教師の権力性

2009-12-04尼崎夜中学校見学

 今日は、夜間中学の全国大会の1日目。

 これは、年に1度ある夜間中学の研究大会で、全国の夜間中学、自主夜間中学、識字教室の教師や生徒が集う。今年で55回目の歴史ある大会だ。

 私が、夜間中学の研究をはじめて、この大会が4回あった。もう4年も経ったんだ…早いなあ…、と黄昏れてみたり…。参加したのは、今回が2回目。しかも、神戸であったので、ゼミもお休みして参加。

 神戸で大変お世話になっている先生が、この大会にめちゃくちゃ尽力されていて、神戸の夜間中学60年の歴史のパネルなんかは、私もお手伝いさせてもらい、というかその周辺の人総動員てな感じで作成した。その先生が、数年かけて収集された資料は、かなり貴重なものである。今回だけの展示では、もったいないなーと思う。

 生活体験発表では、神戸の在日2世の男性が原稿見ずに話されていた。私もよく知っている方だったが、普段は無口なので、とても感情豊かで流暢な語り口には、とても胸が打たれた。「ハルモニが頑張ってるんやったら、わしも頑張らな」と、勉強だけでなく、みんなが気づかない掃除なんかもコツコツされているのだそうだ。

 まあ、大会の雰囲気は、相変わらずお堅い感じで苦手だが、午後からの分科会になると少し和んだ感じに。私は「在日朝鮮人教育」に参加した。東京と関西の対立(?)になりやすい分科会である。東京の夜間中学の在日朝鮮人生徒が何故減っているのか、具体的な取り組みはどうなっているのか、本名で通っているのか(最近はないかな)など。同じこと繰り返していても仕方ないと思いつつ、実際に参加すると、んー確かに…と思わされる…。

 大阪の教師の発表は、興味深かった。大阪は、在日朝鮮人教育運動の基盤があるから、比べられないが。大阪のある夜間中学では、カリキュラムや要綱も独自のものがある。単に日本語の読み書きだけではない教育を、常々模索しようとしているようだ。その一つの実践として、綴り方教育からヒントを得て、生徒自ら語りかけていくような作文を書かせている。そういう実践は、どこでもやっていると思うが、ここでは教師も自ら作文を書いているという事実は、かなり重要なポイントだと思う。分科会中は、取り立てて評価はされなかったが。

既に識字者であり、しかも教師という立場の者が、「作文を書け」と言う抑圧性は、意外に振り返られない。

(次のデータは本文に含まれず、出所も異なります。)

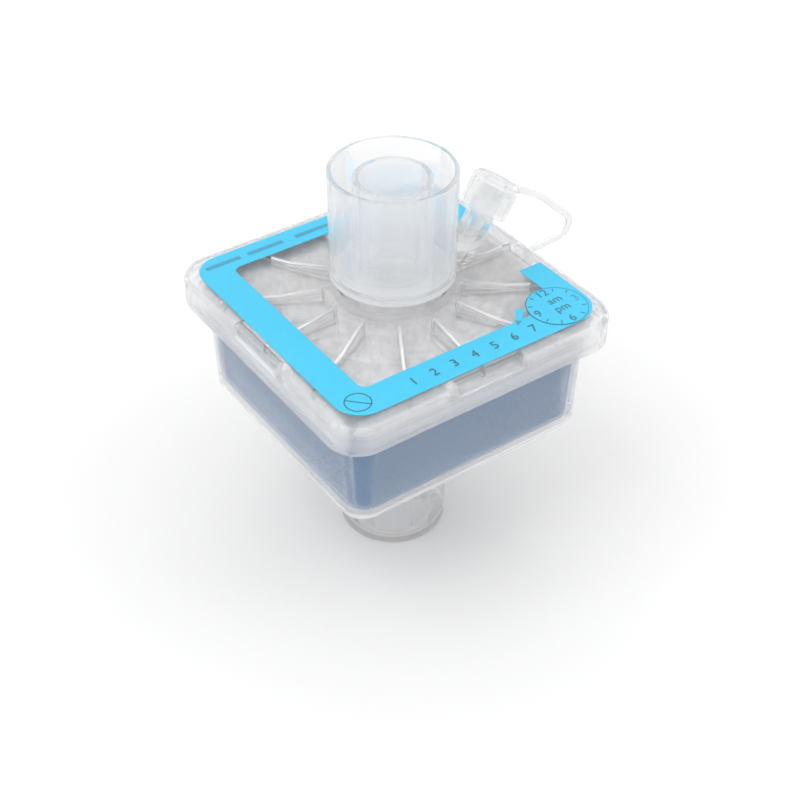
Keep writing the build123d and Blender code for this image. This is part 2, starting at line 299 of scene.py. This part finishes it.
def clear_plastic(name, tint, flow_mm, alpha, heights, rim=False):
    """Moulded clear plastic whose milkiness, from 0 to 1, follows the height and the lid's rim; its
    dense bands are partly painted highlights.
    """
    material, tree, out = new_material(name)
    place = texture_place(tree)
    flow = noise_texture(tree, place, flow_mm, Detail=3.0)
    share = by_height(tree, place, heights)
    if rim:
        share = lid_rim(tree, place, share)
    rough = calc(tree, "MULTIPLY", span(tree, share, target=CLEAR_TO_MILKY_ROUGHNESS),
                 span(tree, flow, target=FLOW_RANGE))
    shader = add(tree, "ShaderNodeBsdfPrincipled",
                 {"Base Color": linear(tint), "IOR": PLASTIC_IOR, "Alpha": alpha,
                  "Transmission Weight": span(tree, share, target=CLEAR_TO_MILKY_PASSING),
                  "Roughness": rough, "Normal": bump(tree, flow, 0.06, 0.1)})
    tree.links.new(shader.outputs[0], out.inputs["Surface"])
    return material


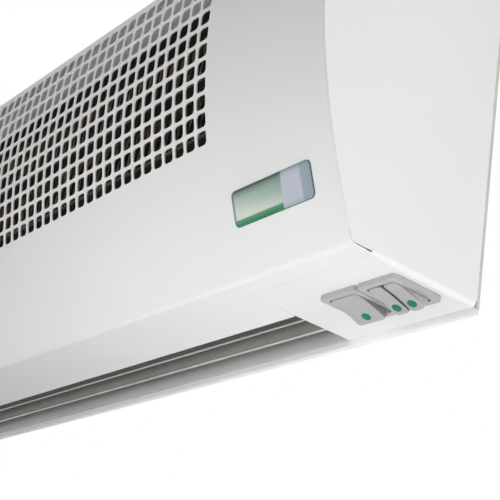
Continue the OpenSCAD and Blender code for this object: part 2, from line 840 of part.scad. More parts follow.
rear_plate();
right_side_panel();
left_side_panel();
front_cover();
top_panel();
cover_screws();
panel_screws();
right_end_plate();
left_end_plate();
end_plate_screws();
scroll_sheet();
outlet_tongue();
front_outlet_vane();
rear_outlet_vane();
impeller();
impeller_hub();
impeller_stub_shaft();
bearing_bush();
bearing_mount();
motor_shaft();
motor_rotor();
motor_stator();
motor_windings();
motor_bearings();
motor_rear_cup();
motor_front_cup();
motor_bracket();
motor_screws();
run_capacitor();
capacitor_clip();
heater_rails();
lower_heater_winding();
upper_heater_winding();
right_heater_bracket();
left_heater_bracket();
overheat_thermostat();
terminal_block();
terminal_screws();
cable_gland();
gland_locknut();
earth_stud();
earth_nut();
fan_switch_housing();
heat_switch_housing();
fan_rocker();
heat_rocker_one();
heat_rocker_two();
fan_rocker_dot();
heat_dot_one();
heat_dot_two();
rocker_pins();
switch_tabs();
switch_wiring();
motor_wiring();
heater_wiring();
wire_grommets();
badge_plate();
badge_dome();
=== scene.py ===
"""A white wall-mounted air curtain, seen from below its right end.

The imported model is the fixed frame. Sheet metal, switches, badge and heater wire are modelled here
over it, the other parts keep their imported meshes, and every part gets a procedural finish.
Lengths are metres: X runs along the unit, -Y is the front, +Z is up and the wall face is y = 0.
"""

import json
import logging
import math
from dataclasses import dataclass
from enum import Enum
from typing import Callable, Optional

import bmesh
import bpy
from mathutils import Matrix, Vector

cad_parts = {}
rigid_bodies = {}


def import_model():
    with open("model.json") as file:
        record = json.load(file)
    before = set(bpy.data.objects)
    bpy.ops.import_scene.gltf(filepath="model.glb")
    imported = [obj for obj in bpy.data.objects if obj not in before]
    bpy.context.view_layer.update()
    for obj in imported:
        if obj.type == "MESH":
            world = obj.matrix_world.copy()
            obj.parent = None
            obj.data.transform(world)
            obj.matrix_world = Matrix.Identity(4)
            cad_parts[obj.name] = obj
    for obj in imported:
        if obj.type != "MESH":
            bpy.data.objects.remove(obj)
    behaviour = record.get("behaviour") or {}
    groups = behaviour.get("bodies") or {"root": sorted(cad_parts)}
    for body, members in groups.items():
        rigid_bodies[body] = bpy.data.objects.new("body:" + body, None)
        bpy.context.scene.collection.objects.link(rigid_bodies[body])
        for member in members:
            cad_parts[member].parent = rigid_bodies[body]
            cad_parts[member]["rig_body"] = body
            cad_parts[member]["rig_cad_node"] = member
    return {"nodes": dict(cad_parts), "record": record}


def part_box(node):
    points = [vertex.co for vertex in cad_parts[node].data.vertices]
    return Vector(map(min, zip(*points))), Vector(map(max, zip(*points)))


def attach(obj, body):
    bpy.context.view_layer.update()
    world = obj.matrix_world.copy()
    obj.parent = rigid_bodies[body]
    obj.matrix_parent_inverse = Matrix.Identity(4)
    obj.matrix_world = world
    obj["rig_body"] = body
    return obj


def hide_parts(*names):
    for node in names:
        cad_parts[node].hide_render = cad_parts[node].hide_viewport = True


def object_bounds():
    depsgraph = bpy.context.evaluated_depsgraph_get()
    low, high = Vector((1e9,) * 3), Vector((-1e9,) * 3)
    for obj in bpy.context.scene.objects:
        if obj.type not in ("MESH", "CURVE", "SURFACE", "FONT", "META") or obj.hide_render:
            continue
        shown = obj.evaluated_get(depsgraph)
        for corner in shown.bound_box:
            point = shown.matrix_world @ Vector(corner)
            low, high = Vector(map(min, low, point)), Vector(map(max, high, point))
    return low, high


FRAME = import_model()
CAD_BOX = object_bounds()
MM = 0.001
FRONT_RADIUS = 374 * MM
APEX_Z = 174 * MM
SAME_PLACE = 1e-6
CORNER_STEPS = 6
DOWN = Vector((0, 0, -1))
LOG = logging.getLogger("air_curtain")
Pair = tuple[float, float]
Triple = tuple[float, float, float]
Colour = Triple
Test = Callable[[Vector], bool]
Piece = bpy.types.Object
Node = bpy.types.Node
Socket = bpy.types.NodeSocket
Graph = bpy.types.NodeTree


# ---------------------------------------------------------------- modelling by hand


class Part(Enum):
    """The elements that a selection is made of."""

    POINTS = "VERT"
    EDGES = "EDGE"
    FACES = "FACE"


def deselect() -> None:
    """Leaves edit mode and deselects every object."""
    if bpy.context.mode != "OBJECT":
        bpy.ops.object.mode_set(mode="OBJECT")
    for thing in bpy.context.view_layer.objects:
        thing.select_set(False)


def take_up(piece: Piece) -> None:
    """Leaves edit mode and selects one object, alone and active."""
    deselect()
    piece.select_set(True)
    bpy.context.view_layer.objects.active = piece


def link(thing: Piece) -> None:
    """Puts an object into the scene."""
    bpy.context.scene.collection.objects.link(thing)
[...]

「生徒が自らの歴史を語れるように」と、一見良心的にみえるが、生徒たちは何も語れないのだ、何も分からないのだ、とその主体を矮小化した上で、あるべき生徒像を設定し誘導しいていくという歪な関係がそこにある気がする。もちろん、この実践でどの程度意識されているかは分からないが、「じゃあおまえはどうなんだ?」という声に応える形で、教師も作文を書くという態度は、そのような権力関係を少しでも乗り越えようという試みではなかったのか。そこまでは報告されていないけど…深読みかしら…。

 実に、持ってしまった教師という権力性を、いかに意識して、いかに乗り越え、いかに棄てれるのか、これは最近の私の大きな課題である。もちろん、教師という一要素だけではない。そこに、日本人や男性の諸要素も入ってくる。難しいが、自分も現場で体現しつつ、いろんな事例をみてみようと思う。


 最後は、学校見学会。私は、尼崎の夜間中学へ。この学校は、2回目であったが、90歳の宮古島出身のおばあちゃんが、元気そうで嬉しかった。あと、在日の教師が赴任され、朝鮮語の課外授業が今年から出来たと聞いた。

 授業の中で、一つ印象的だったので、忘れないうちにメモしておく。在日のハルモニが、「周り」という単語を使って短文を作る問題で、

 私の周りに気づかないものがたくさんあります。

 うーん、深い…。


 
 明日は、二日目〜。





※写真:画像悪いけど、一緒にラジオ体操しました。